About 59 weather balloons arrived in Poland from Belarus; some were loaded with cigarettes and fitted with GPS devices. This is no longer just smuggling — the incidents place additional strain on surveillance systems and pose risks to aviation.

Tetiana Suchkova-Ladik

By Tetiana Suchkova-Ladik

December 29, 2025 · 2 min read

59 radiosondes carrying contraband and GPS: testing Polish systems or a new smuggling tactic?

What happened

According to RMF 24, about 59 weather balloons arrived in Poland from Belarus, in several cases loaded with contraband tobacco products and equipped with GPS devices for tracking.

On December 26 police and border guards recorded 13 balloons that contained cigarettes, as well as five additional packages. Each package allegedly held about 1,500 packs of cigarettes. Most incidents were detected in the Podlaskie Voivodeship, with four more in the Lublin Voivodeship.

Why it matters

Operational services point not only to the cargo carried by the weather balloons but also to their technical equipment: the presence of GPS devices and the high number of launches may indicate a test of detection and response capabilities. Such incidents place extra strain on sensors and control centers, and in one case in the Lublin Voivodeship a weather balloon caused a power outage affecting part of the population.

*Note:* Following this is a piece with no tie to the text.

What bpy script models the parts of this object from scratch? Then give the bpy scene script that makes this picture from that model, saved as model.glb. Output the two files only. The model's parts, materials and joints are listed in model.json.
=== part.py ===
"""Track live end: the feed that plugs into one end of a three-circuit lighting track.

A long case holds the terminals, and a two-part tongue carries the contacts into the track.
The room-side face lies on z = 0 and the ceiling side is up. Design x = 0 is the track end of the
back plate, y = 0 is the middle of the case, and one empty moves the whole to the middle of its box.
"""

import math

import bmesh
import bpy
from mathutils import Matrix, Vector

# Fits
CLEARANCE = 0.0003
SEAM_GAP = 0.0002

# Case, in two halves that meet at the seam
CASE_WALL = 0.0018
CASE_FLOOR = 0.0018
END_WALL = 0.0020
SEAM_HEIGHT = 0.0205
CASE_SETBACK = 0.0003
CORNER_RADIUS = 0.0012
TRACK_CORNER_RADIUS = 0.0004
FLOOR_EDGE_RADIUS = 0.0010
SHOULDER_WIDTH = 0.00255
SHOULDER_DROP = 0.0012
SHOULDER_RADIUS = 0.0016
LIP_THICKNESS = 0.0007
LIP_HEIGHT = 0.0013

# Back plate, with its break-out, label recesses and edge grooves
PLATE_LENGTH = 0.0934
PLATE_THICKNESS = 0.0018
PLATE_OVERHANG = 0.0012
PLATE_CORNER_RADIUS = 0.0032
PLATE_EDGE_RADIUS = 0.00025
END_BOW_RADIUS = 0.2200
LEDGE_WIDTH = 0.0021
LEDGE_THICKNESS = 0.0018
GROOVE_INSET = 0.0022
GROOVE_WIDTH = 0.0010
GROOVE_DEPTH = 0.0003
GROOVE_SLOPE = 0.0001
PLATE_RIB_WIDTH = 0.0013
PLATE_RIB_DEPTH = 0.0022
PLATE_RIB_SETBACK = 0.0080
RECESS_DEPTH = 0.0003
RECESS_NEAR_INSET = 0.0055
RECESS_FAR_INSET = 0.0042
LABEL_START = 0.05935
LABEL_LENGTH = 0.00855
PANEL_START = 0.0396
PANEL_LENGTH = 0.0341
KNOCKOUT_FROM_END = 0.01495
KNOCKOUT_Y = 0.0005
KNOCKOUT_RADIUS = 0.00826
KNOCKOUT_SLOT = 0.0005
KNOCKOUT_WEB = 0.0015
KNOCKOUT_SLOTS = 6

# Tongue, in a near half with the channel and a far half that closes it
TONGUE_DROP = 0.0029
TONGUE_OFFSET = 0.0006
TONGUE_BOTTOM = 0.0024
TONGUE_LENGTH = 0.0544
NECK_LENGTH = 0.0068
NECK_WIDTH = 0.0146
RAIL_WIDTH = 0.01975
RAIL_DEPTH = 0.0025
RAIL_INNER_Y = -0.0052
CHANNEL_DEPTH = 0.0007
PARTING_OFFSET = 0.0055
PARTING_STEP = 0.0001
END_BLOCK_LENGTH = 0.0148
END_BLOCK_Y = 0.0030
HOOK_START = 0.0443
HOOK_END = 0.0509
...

“Operational services do not rule out that the launches of weather balloons are a likely test of the response of Polish air-object detection systems.”

— RMF 24, citing operational services

Context and consequences

This is not an isolated case in the region: for example, in November Lithuania recorded mass attacks by weather balloons that twice forced airport closures, and on December 9 the country declared a state of emergency. Lithuanian carriers estimated preliminary losses from the attacks at around €200,000.

For neighbouring states such incidents mean not only response costs but also an increased risk to civil aviation and infrastructure. At the same time, it raises law enforcement and border-control questions: can smuggling channels be cut off while also preventing systematic strain on air defence systems?

What next?

Polish services continue their investigations; analysts advise viewing these cases in two dimensions — as a criminal smuggling scheme and as a possible tactic for testing surveillance systems. For Ukraine and other neighbours, this is a reminder of the need to coordinate border and aviation monitoring, share intelligence, and bolster the resilience of critical infrastructure.

The main question remains open: will such launches remain isolated episodes of criminal activity, or will they become a regular tool of pressure and destabilisation of the region’s airspace?